### Task directions
Note each line that includes the word "cabinet". Copy those lines.

*** Recorded data ***

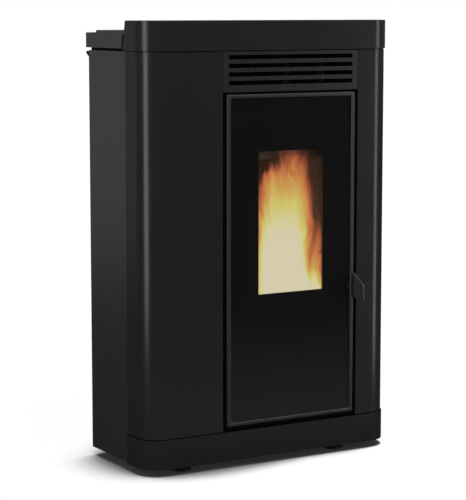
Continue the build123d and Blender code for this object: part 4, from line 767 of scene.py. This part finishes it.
# ---------------------------------------- crown seals
# Closed-cell foam tape inside the top edge of both front panels. It stands up behind the open joint
# under the crown, round each corner, and stops light and draughts.
foam = coated("seal_foam", (0.0060, 0.0060, 0.0060), 0.90, grain=0.8, wear=0.0, dust=0.10, level=0.05)
tape_section = ((0.0021, 1.0780), (0.0021, 1.0925), (0.0050, 1.0925), (0.0050, 1.0780))
casing_corner = (0.3190, -0.1095)
casing_radius = 0.0570
tape_back_end = -0.0600
quarter = 12
for name, side, tape_start in (("left", -1, -0.1562), ("right", 1, 0.2677)):
    corner_x = side * casing_corner[0]
    stations = [(tape_start, casing_corner[1], 0.0)]
    stations += [(corner_x, casing_corner[1], math.pi / 2 * i / quarter) for i in range(quarter + 1)]
    stations += [(corner_x, tape_back_end, math.pi / 2)]
    work = bmesh.new()
    rings = []
    for x, y, turn in stations:
        reaches = [(casing_radius - inset, z) for inset, z in tape_section]
        rings.append([work.verts.new((x + side * reach * math.sin(turn), y - reach * math.cos(turn), z))
                      for reach, z in reaches])
    for near, far in zip(rings, rings[1:]):
        for i in range(4):
            work.faces.new((near[i - 1], near[i], far[i], far[i - 1]))
    work.faces.new(rings[0])
    work.faces.new(rings[-1])
    bmesh.ops.recalc_face_normals(work, faces=work.faces)
    tape = piece_from(work, "crown_seal_" + name, foam, smooth=False)
    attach(tape, "cabinet")


# ---------------------------------------- rear screws
# Button-head screws with a hexagon socket, blackened, along both edges of the rear panel. They hold
# it to the rear folds of the side panels.
screw_x = 0.3670
screw_y = 0.1485
screw_z = [0.0645 + 0.200 * i for i in range(5)]
socket_radius = 0.0016
socket_depth = 0.0014
head_outline = ((0.0, -0.0070), (0.0018, -0.0070), (0.0020, -0.0066), (0.0020, 0.0), (0.0039, 0.0),
                (0.0040, 0.0003), (0.0037, 0.0011), (0.0029, 0.0018), (0.0021, 0.0022))
work = bmesh.new()
turned_profile(work, head_outline, (0.0, 0.0), 36)
mouth = [e for e in work.edges if e.is_boundary]
sunk = bmesh.ops.extrude_edge_only(work, edges=mouth)["geom"]
for vert in vertices_in(sunk):
    turn = math.atan2(vert.co.y, vert.co.x) % (math.pi / 3)
    reach = socket_radius * math.cos(math.pi / 6) / math.cos(turn - math.pi / 6)
    vert.co.xy = vert.co.xy.normalized() * reach
deeper = bmesh.ops.extrude_edge_only(work, edges=[e for e in sunk if isinstance(e, bmesh.types.BMEdge)])
bmesh.ops.translate(work, verts=vertices_in(deeper["geom"]), vec=(0.0, 0.0, -socket_depth))
bmesh.ops.holes_fill(work, edges=work.edges, sides=0)
bmesh.ops.recalc_face_normals(work, faces=work.faces)
bmesh.ops.rotate(work, verts=work.verts, matrix=Matrix.Rotation(-math.pi / 2, 3, "X"))
first = list(work.verts) + list(work.edges) + list(work.faces)
for side in (-1, 1):
    for z in screw_z:
        copied = bmesh.ops.duplicate(work, geom=first)["geom"]
        bmesh.ops.translate(work, verts=vertices_in(copied), vec=(side * screw_x, screw_y, z))
bmesh.ops.delete(work, geom=vertices_in(first), context="VERTS")
screws = piece_from(work, "socket_screws", metal("blackened_zinc", (0.16, 0.16, 0.165), 0.38))
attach(screws, "cabinet")
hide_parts("rear_screws")


# ---------------------------------------- door
# Steel door with a raised bead, a 4 mm ceramic glass pane inside it, black enamel printed on the
# pane's inner face round the clear window, and glass-fibre rope seals. The handle is a flat plate
# on edge in a paler coat. Its pale rim is partly real rubbing and partly a painted highlight.
door_coat = coated("door_coat", (0.014, 0.014, 0.0142), 0.36, grain=0.5, wear=0.06, dust=0.10, level=0.8)
finish_nodes(door_coat, "door_frame")
# The heavy edge wear here is partly real rubbing and partly a painted highlight along the handle's rim.
handle_coat = coated("handle_coat", (0.036, 0.036, 0.0365), 0.34, grain=0.4, wear=0.45, dust=0.05,
                     level=0.8)
finish_nodes(handle_coat, "door_handle")

clear_glass, tree, output = new_material("ceramic_glass")
place = object_place(tree)
wiped = spread(tree, noise(tree, place, 24.0, 4.0, 0.6), 0.45, 0.75, 0.0, 0.035)
ripple = bumped(tree, 0.02, 0.001, noise(tree, place, 30.0, 2.0))
surface(tree, output, (0.97, 0.96, 0.94, 1.0), wiped, IOR=1.52, Transmission_Weight=1.0, Normal=ripple)
finish_nodes(clear_glass, "door_glass")

print_y = (-0.16310, -0.16304)
pane_low = (-0.1380, 0.1115)
pane_high = (0.2495, 0.9705)
window_low = (-0.04425, 0.4510)
window_high = (0.15575, 0.8250)
enamel, tree, output = new_material("black_enamel")
place = object_place(tree)
cloud = noise(tree, place, 6.0, 3.0)
base = mixed(tree, cloud, (0.0065, 0.0065, 0.0066, 1.0), (0.0085, 0.0085, 0.0085, 1.0))
orange_peel = noise(tree, place, 800.0, 2.0)
surface(tree, output, base, spread(tree, cloud, 0.3, 0.7, 0.30, 0.38), Specular_IOR_Level=0.05,
        Normal=bumped(tree, 0.05, 0.0001, orange_peel))
notch_x = 0.2360
notch_low = 0.4435
notch_high = 0.4635
work = bmesh.new()
for low, high in ((pane_low, pane_high), (window_low, window_high)):
    centre = Matrix.Translation(((low[0] + high[0]) / 2, print_y[0], (low[1] + high[1]) / 2))
    reach = ((high[0] - low[0]) / math.sqrt(2), (high[1] - low[1]) / math.sqrt(2))
    shape = Matrix.Diagonal((reach[0], 1.0, reach[1], 1.0))
    upright = Matrix.Rotation(math.pi / 2, 4, "X") @ Matrix.Rotation(math.pi / 4, 4, "Z")
    bmesh.ops.create_circle(work, segments=4, radius=1.0, matrix=centre @ shape @ upright)
bmesh.ops.bridge_loops(work, edges=work.edges)
for edge_place, across in (((notch_x, 0, 0), (1, 0, 0)), ((0, 0, notch_low), (0, 0, 1)),
                           ((0, 0, notch_high), (0, 0, 1))):
    bmesh.ops.bisect_plane(work, geom=list(work.verts) + list(work.edges) + list(work.faces),
                           plane_co=edge_place, plane_no=across)
notch = [f for f in work.faces if f.calc_center_median().x > notch_x
         and notch_low < f.calc_center_median().z < notch_high]
bmesh.ops.delete(work, geom=notch, context="FACES")
back = bmesh.ops.extrude_face_region(work, geom=list(work.faces))["geom"]
bmesh.ops.translate(work, verts=vertices_in(back), vec=(0.0, print_y[1] - print_y[0], 0.0))
bmesh.ops.recalc_face_normals(work, faces=work.faces)
window_print = piece_from(work, "window_print", enamel, smooth=False)
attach(window_print, "fire_door")

knit_waves = 1900.0
rope, tree, output = new_material("knitted_rope")
place = object_place(tree)
part = axes(tree, place)
length_way = calc(tree, "ADD", part["X"], part["Z"])
one_way = calc(tree, "MULTIPLY", calc(tree, "ADD", length_way, part["Y"]), knit_waves)
other_way = calc(tree, "MULTIPLY", calc(tree, "SUBTRACT", length_way, part["Y"]), knit_waves)
knit = calc(tree, "MULTIPLY", calc(tree, "SINE", one_way), calc(tree, "SINE", other_way))
fluff = noise(tree, place, 1600.0, 3.0)
base = mixed(tree, spread(tree, knit, -1.0, 1.0), (0.035, 0.034, 0.033, 1.0), (0.14, 0.137, 0.13, 1.0))
base = mixed(tree, spread(tree, noise(tree, place, 25.0, 3.0), 0.5, 0.75, 0.0, 0.7), base,
             (0.030, 0.026, 0.023, 1.0))
raised = calc(tree, "ADD", calc(tree, "MULTIPLY", knit, 0.5), calc(tree, "MULTIPLY", fluff, 0.5))
surface(tree, output, base, spread(tree, fluff, 0.3, 0.7, 0.85, 0.97),
        Normal=bumped(tree, 0.8, 0.0006, raised))
finish_nodes(rope, "door_gaskets")


# ---------------------------------------- control panel
# Moulded bezel flush with the crown, a dark clear window with a two-figure readout behind it, and
# three round keys printed in pale ink. The mains inlet and its switch are the same plastic.
moulding = soft_black("moulded_plastic", (0.013, 0.013, 0.0135, 1.0), 0.42, grain_scale=2600.0, grain=0.35)
finish_nodes(moulding, "control_panel", "key_1", "key_2", "key_3", "power_inlet", "power_switch")

smoked, tree, output = new_material("smoked_window")
place = object_place(tree)
wiped = spread(tree, noise(tree, place, 60.0, 4.0), 0.4, 0.8, 0.04, 0.14)
surface(tree, output, (0.42, 0.42, 0.44, 1.0), wiped, IOR=1.49, Transmission_Weight=1.0)
finish_nodes(smoked, "display_window")


def printed(name, colour, glow):
    """Pale printed ink, or lit segments when it glows."""
    made, tree, output = new_material(name)
    place = object_place(tree)
    grain = noise(tree, place, 2400.0, 2.0)
    base = mixed(tree, grain, shade(colour, 0.82), colour)
    surface(tree, output, base, spread(tree, grain, 0.3, 0.7, 0.45, 0.60), Emission_Color=base,
            Emission_Strength=glow)
    return made


def bar(work, centre, length, width, low, high, turn=0.0):
    """A raised bar with pointed ends, lying flat."""
    tip = width / length
    shape = Matrix.Diagonal((length / 2, width / 2, 1.0, 1.0))
    start = Matrix.Translation((centre[0], centre[1], low)) @ Matrix.Rotation(turn, 4, "Z") @ shape
    made = bmesh.ops.create_circle(work, cap_ends=True, segments=6, radius=1.0)["verts"]
    for vert in made:
        if abs(vert.co.y) > 0.5:
            vert.co.x = math.copysign(1.0 - tip, vert.co.x)
            vert.co.y = math.copysign(1.0, vert.co.y)
        else:
            vert.co.x = math.copysign(1.0, vert.co.x)
            vert.co.y = 0.0
    bmesh.ops.transform(work, verts=made, matrix=start)
    face = made[0].link_faces[0]
    raised = bmesh.ops.extrude_face_region(work, geom=[face])["geom"]
    bmesh.ops.translate(work, verts=vertices_in(raised), vec=(0.0, 0.0, high - low))


def ring_mark(work, centre, radius, width, low, high, span=math.tau):
    """A raised ring, or part of one that opens away from the front."""
    start = (math.pi / 2) + (math.tau - span) / 2
    corners = [work.verts.new((centre[0] + r * math.cos(start), centre[1] + r * math.sin(start), z))
               for r, z in ((radius, low), (radius, high), (radius - width, high), (radius - width, low))]
    outline = [work.edges.new(pair) for pair in zip(corners, corners[1:] + corners[:1])]
    full = span >= math.tau
    bmesh.ops.spin(work, geom=corners + outline, cent=(*centre, 0.0), axis=(0.0, 0.0, 1.0), angle=span,
                   steps=28, use_merge=full)
    bmesh.ops.remove_doubles(work, verts=work.verts, dist=1e-6)
    if not full:
        bmesh.ops.holes_fill(work, edges=work.edges, sides=4)


key_top = 1.1625
ink = 0.00006
key_y = -0.1145
key_x = (0.271, 0.292, 0.313)
ring_radius = 0.0030
ring_line = 0.0006
sign_length = 0.0062
sign_line = 0.0008
work = bmesh.new()
ring_mark(work, (key_x[0], key_y), ring_radius, ring_line, key_top, key_top + ink, span=math.tau * 0.82)
bar(work, (key_x[0], key_y + 0.0022), ring_radius, ring_line, key_top, key_top + ink, math.pi / 2)
bmesh.ops.recalc_face_normals(work, faces=work.faces)
key_ink = printed("key_ink", (0.62, 0.62, 0.60, 1.0), glow=0.0)
on_key = piece_from(work, "mark_1", key_ink, smooth=False)
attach(on_key, "key_1")
for number, turns in ((2, (0.0,)), (3, (0.0, math.pi / 2))):
    work = bmesh.new()
    for turn in turns:
        bar(work, (key_x[number - 1], key_y), sign_length, sign_line, key_top, key_top + ink, turn)
    bmesh.ops.recalc_face_normals(work, faces=work.faces)
    mark = piece_from(work, "mark_" + str(number), key_ink, smooth=False)
    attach(mark, "key_" + str(number))


# ---------------------------------------- readout
# Two seven-segment figures, amber, lit on a dark panel under the clear window of the bezel.
digit_height = 0.0160
digit_width = 0.0085
digit_low = 1.16156
digit_high = 1.16166
digit_lean = 0.12
digit_line = 0.0014
line_share = 0.90
segments_of = {"2": "abged", "0": "abcdef"}
work = bmesh.new()
for figure, x in (("2", 0.2130), ("0", 0.2270)):
    half = digit_height / 2
    side = digit_width / 2
    places = {"a": (0, half, 0), "g": (0, 0, 0), "d": (0, -half, 0), "b": (side, half / 2, 1),
              "c": (side, -half / 2, 1), "f": (-side, half / 2, 1), "e": (-side, -half / 2, 1)}
    for segment in segments_of[figure]:
        dx, dy, standing = places[segment]
        slant = dy * digit_lean
        length = half * line_share if standing else digit_width * line_share
        turn = math.pi / 2 - digit_lean if standing else 0.0
        bar(work, (x + dx + slant, key_y + dy), length, digit_line, digit_low, digit_high, turn)
bmesh.ops.recalc_face_normals(work, faces=work.faces)
lit_amber = printed("lit_amber", (0.90, 0.34, 0.05, 1.0), glow=0.9)
figures = piece_from(work, "readout_figures", lit_amber, smooth=False)
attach(figures, "cabinet")


# ---------------------------------------- control board
# Glass-fibre board with a green mask, thin copper tracks and soldered parts, screwed to a tray on
# the right side panel. The parts stand off the board towards the firebox.
board_face = 0.3583
board, tree, output = new_material("circuit_board")
place = object_place(tree)
part = axes(tree, place)
on_board = spread(tree, part["X"], board_face - 0.0001, board_face + 0.0001)
cells = put(tree, "ShaderNodeTexVoronoi", {"Vector": place, "Scale": 150.0},
            feature="DISTANCE_TO_EDGE", distance="EUCLIDEAN").outputs["Distance"]
track = spread(tree, cells, 0.05, 0.09)
mask_green = mixed(tree, track, (0.060, 0.150, 0.070, 1.0), (0.012, 0.062, 0.030, 1.0))
mottle = noise(tree, place, 35.0, 2.0)
which = spread(tree, mottle, 0.46, 0.54)
body = mixed(tree, which, (0.012, 0.012, 0.013, 1.0), (0.030, 0.045, 0.080, 1.0))
base = mixed(tree, on_board, body, mask_green)
surface(tree, output, base, spread(tree, mottle, 0.3, 0.7, 0.30, 0.45),
        Normal=bumped(tree, 0.3, 0.0002, track))
finish_nodes(board, "control_board")


low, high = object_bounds()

***

### Result below
    attach(tape, "cabinet")
attach(screws, "cabinet")
attach(figures, "cabinet")